Nel romanzo, la lingua ucraina letteraria viene contrapposta al gergo proletario sovietico. Esistevano più lingue?

«Se si leggono i grandi scrittori russi, prima del comunismo, il loro linguaggio evoca un'epoca di intellettuali, di dibattito a livello europeo. La lingua cambia con i diversi governi: durante l'Urss diventa più comune, banale e nasce una parlata sovietica fatta di professioni, abbreviazioni, titoli che si ritrova anche nella letteratura sovietica del Novecento. Poi si trasforma ancora: dal 1996, quando ho lasciato l'Ucraina, sono tornata ogni anno, eppure ormai stento a capire una conversazione. In meno di vent'anni la lingua è diventata irriconoscibile».

Mentire ha un prezzo?

«Sono sempre molto curiosa di capire perché manteniamo dei segreti o raccontiamo bugie alle persone che amiamo. Diciamo che sia per proteggere gli altri, ma non è per proteggere noi stessi? Mio nonno è un buon esempio: non so come si sentisse davvero, abbiamo solo ritrovato una lettera scritta al Kgb e non sappiamo neanche se il suo contenuto sia vero... Era un uomo divertente, amorevole, che non sembrava soffrire, e invece si è tenuto questo peso immenso dentro, per tutta la vita. Per me è stato sconvolgente scoprirlo».

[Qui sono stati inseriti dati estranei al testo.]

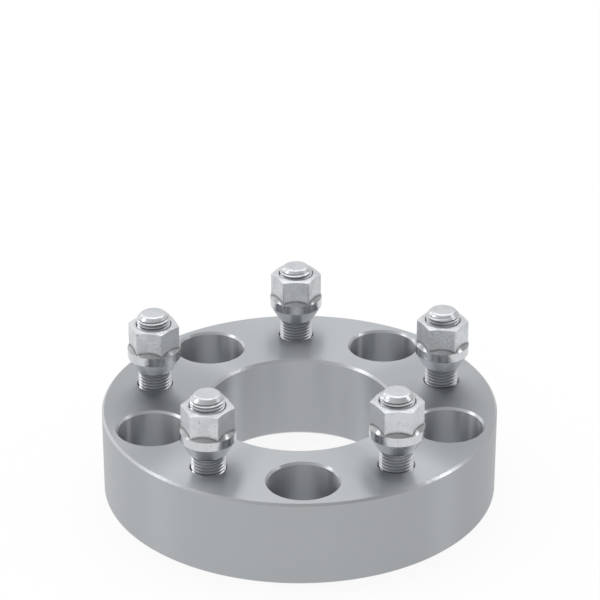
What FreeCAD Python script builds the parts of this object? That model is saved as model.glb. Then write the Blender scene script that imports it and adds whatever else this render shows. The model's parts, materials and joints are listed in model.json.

Da giovane però aspirava davvero a essere un eroe di guerra?

«Il nonno non parlava molto della guerra, ma si sapeva che era entrato a Berlino e questo comportava che fosse un eroe di guerra, perché così tanti erano morti... Era raro, per un soldato, avere combattuto dall'inizio della guerra ed essere sopravvissuto per quattro anni. Raccontava anche di avere ricevuto delle medaglie, ma che gli fossero state rubate sul treno di ritorno. Ecco, questo era il mito, nella mia famiglia».

Nient'altro?

«Solo una volta il nonno mi aveva raccontato di aver mangiato una cipolla. Da bambina questo non mi colpì, ma oggi comprendo come fosse davvero disperato e affamato».

Il passato si può cancellare?

«No,

non si può. La società sovietica ci ha provato; ma, secondo molti, l'invasione dell'Ucraina è la conseguenza del non avere fatto i conti con il passato, come ha fatto la Germania. Puoi anche ignorare la Storia, ma ritorna».